We can write |v\rangle as
|v\rangle = \alpha|u\rangle + \beta|\bar{u}\rangle
where |\bar{u}\rangle is some unit vector orthogonal to |u\rangle, and where \alpha=\langle u|v\rangle, with \beta determined by |\alpha|^2+|\beta|^2=1.
Then
\begin{aligned}
|u\rangle\langle u| - |v\rangle\langle v|
&= \begin{bmatrix}1&0\\0&0\end{bmatrix} - \begin{bmatrix}|\alpha|^2&\alpha\beta^\star\\\alpha^\star\beta&|\beta|^2\end{bmatrix}
\\&= \begin{bmatrix}|\beta|^2&-\alpha\beta^\star\\-\alpha^\star\beta&-|\beta|^2\end{bmatrix}
\end{aligned}
(which has eigenvalues \pm|\beta|), and the trace distance is given by
\frac{1}{2}\||u\rangle\langle u|-|v\rangle\langle v|\|_{\operatorname{tr}} = \sqrt{1-|\langle u|v\rangle|^2}
which is exactly \sqrt{1-\text{fidelity}}.

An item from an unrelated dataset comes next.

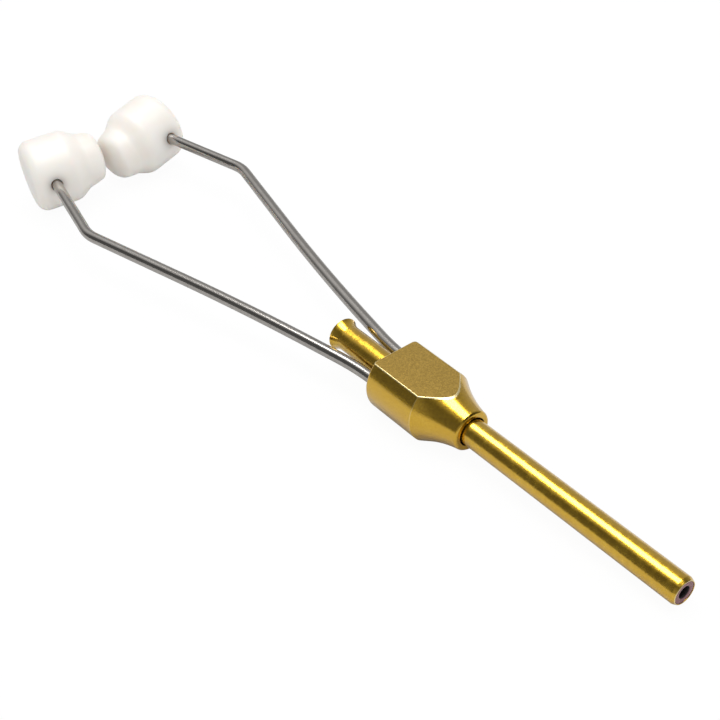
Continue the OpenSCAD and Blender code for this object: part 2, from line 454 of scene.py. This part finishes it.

As a consequence of this, we see that
\frac{1}{2}\||u\rangle\langle u|-|v\rangle\langle v|\|_{\operatorname{tr}}
\leqslant\|u-v\|
since
\begin{aligned}
1 - |\langle u|v\rangle|^2
&= \Big( 1+|\langle u|v\rangle| \Big) \Big( 1-|\langle u|v\rangle| \Big)
\\&\leqslant 2\Big( 1-|\langle u|v\rangle| \Big)
\\&= \|u-v\|^2.
\end{aligned}
So if two states |u\rangle and |v\rangle are \varepsilon-close in the trace distance, then the probability distributions of outcomes of *any* measurement performed on a physical system in state |u\rangle or |v\rangle will also be \varepsilon-close in the trace distance.